Can you suggest a comparable codec which supports latency at the 
5ms level? Another codec that can operate at _any_ bitrate congestion
control permits it?  Another codec that supports good fidelity speech at
11kbit/sec? another codec that gives good stereo music at 64kbit/sec?
Transparent stereo music near 100kbit/sec while giving latencies which
are acceptable for communication?  Another with similar licensing
status to Opus?

MAR: I put the adjective "technically" on purpose; your last sentence
doesn't quality as a response to my question.

MAR: That being said, you make good points - although many codecs have
one or more of these features (e.g., G.711.0 admittedly narrow-band
only data compression algorithm operates down to 5ms to address your
first point and is royalty-free for softclient use).

You can find examples for each of these, though you'll find
that Opus is still best of breed in each considered alone- but
you can not find anything that matches the composition overall or
even comes close.

When I look at the applications and requirements the strongest theme
visible to me is this theme of versatility- it's one that underlies many
of the devices being added to the network today (such as smartphones,
with their 1,00 1 "apps") as well as the the trends in webbrowser 
technology where small collections of flexible tools and development
glue are being used to invent applications that where never dreamed
of by the developers of the infrastructure.

We are already _well_ differentiated, and if you're not willing to
accept that then why would you accept that adding additional
stretching would resolve it? After all, the same code could be copied
to the implementation of any other codec.

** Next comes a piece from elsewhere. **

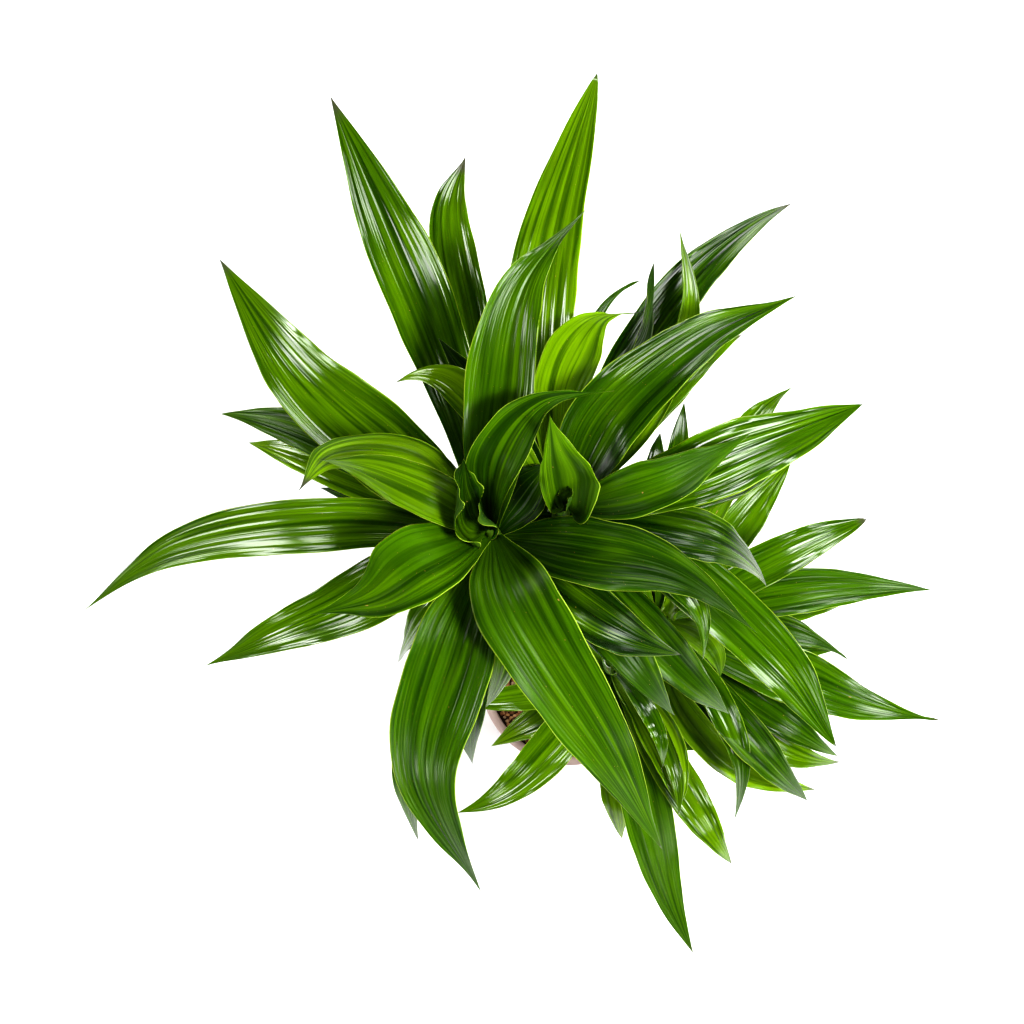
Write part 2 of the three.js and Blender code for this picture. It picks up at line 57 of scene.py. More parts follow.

MAR: Hoping your use of "you're not willing" isn't directed at me
personally, as that wasn't the purpose of my email. My point was that
if such capability was added ... I don't see any other major complaints
on the list ... and lack of such functionality was a major rationale
for the work being performed in the IETF. I don't see that the WG
would care if your supposition was acceptable to me personally anyway
(I am only one hum).

MAR: Thanks again for your reasoned reply.